The 4 Stages of Self-Enquiry

Self-enquiry is a virtue of human intelligence. It is a natural faculty of the mind, helping us to understand our journey home, our journey to wholeness and supporting the full embodiment of our divinity. Self-enquiry is a welcoming attitude toward our potential, it is education for the mind and a protection from dual thinking.

The practice of self-enquiry makes the person a seeker. It allows the mind of the seeker to see the facts as they really are, without the intervention of expectation, imagination or fantasy.

Self-enquiry makes you real and aware. It is the knife which cuts away illusion, the crystallization of the human intelligence.

Throughout the stagesAll stages of the seeker are guiding him to a sense of belonging, to the understanding of his lessons, and to return home with wisdom and completion.

First Phase: Why is the sky blue?

When a 3 year-old child asks, “Why is the sky blue?”, we are faced with an enquiry.
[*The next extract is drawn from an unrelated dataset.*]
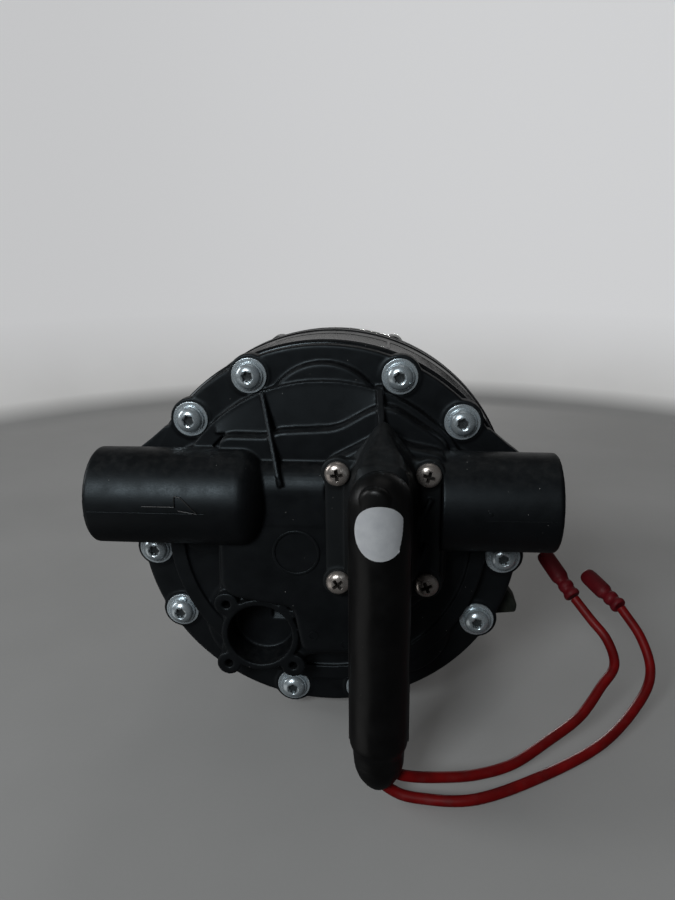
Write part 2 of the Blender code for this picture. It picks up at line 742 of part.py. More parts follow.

This first stage of recognition aids the localization of the matter-self into the space. The child wants to know in order to acquire a sense of belonging. Where I am? and How does this earth plane work? are the fundamental preoccupations of this facet of enquiry.

In order to maintain the health of the child’s sense of enquiry, it is best to give the child a simple answer half of the time, and to allow them to construct their own answer the other half of the time. It is not a problem if you do not have all the answers. In fact, if you always give the child an answer to every question they ask, you risk transmitting personal belief systems, as well as your own perception of reality.

For the seeker, the value is in keeping the question so the curiosity and passion for learning remain alive and passionate. Answering can narrow the mind and teaches from a place of, “I don’t need to enquire anymore, since I already have all the answers.”

In early stages of enquiry, answering is welcome. As the seeker grows in perception and ability, fewer answers are needed.

Second Phase: How am I projecting myself?

When we reach puberty, the growth of our brain starts to accelerate, presenting the growing seeker with a new area of exploration: personal identity, role and projection in society. The teen wants to confront what he has been given. It wants the enquirer to be independent, to be able to explore and to discover new ways to evolve. It is a moment of great sensibility and attunement with the inner and the outer world. It is a process of refreshing one’s beliefs and of reframing self-identity.

The teen needs to explore and travel. They need to leave the biological parents — at least for a time — in order to find a wider perspective of life and love.

Third Phase: How I am doing?

At this stage, the seeker wants to be reassured, and comes face-to-face with the dual plane, presenting an avalanche of choices which test the mind. It is important at this stage that the seeker walk away from dualistic perception, recognizing that what is requested from him is to play certain roles 100%. There is no need to put every action on trial to determine if it is “right” or “wrong”. This tedious approach simply depletes the process, stopping or blocking the flow of enquiry with the analytical mind.

When we recognize the self as the creator of our reality, as well as that of others (and as well as the creation itself), we come into an empowering state which complements the flow of self-enquiry. An important question at this stage might be: How do I create my reality?


Fourth Phase: What am I?

This stage can arise at any moment of your life. It arises in the moment that you are ready to go within. Asking What am I? directs the energy into a place of inner reflection.  At this stage, we admit we don’t really know anything and are ready to surrender to the wisdom of the moment. Our questioning is interested in revealing the mysteries of the self, to realize our complexities and to fulfill of thirst for completion.

What you are, there is no need to answer. It is more of an induction into a state of being, into a state of repose, and into a state of stillness. It is humbling and quiet. It is a prayer.

The seeker needs no answers at this stage. Rather, to realize itself, the seeker simply needs the proper questions. It is the role of the teacher to present the seeker with proper questions, to ensure that factual perception is maintained.

The seeker needs to stay open to questioning, as in the second phase of the teenager, so that constructed perception can always be examined. The seeker needs to befriend the non-dual mind and to drop the game of right and wrong. The seeker must maintain independence and self-responsibility, keeping a constant commitment to knowing what they truly are.

The good seeker never judges, never seeks, and never leaves behind self- inquiry. The excellent seeker sees the event, participates in the event, but always holds on to the question of their importance and of reality.

As powerful energetic devices, the questions What am I?, Where am I going?, and Why am I here? are imbedded in our intelligence to aid our journey on earth and our return home with full perspective and compassion.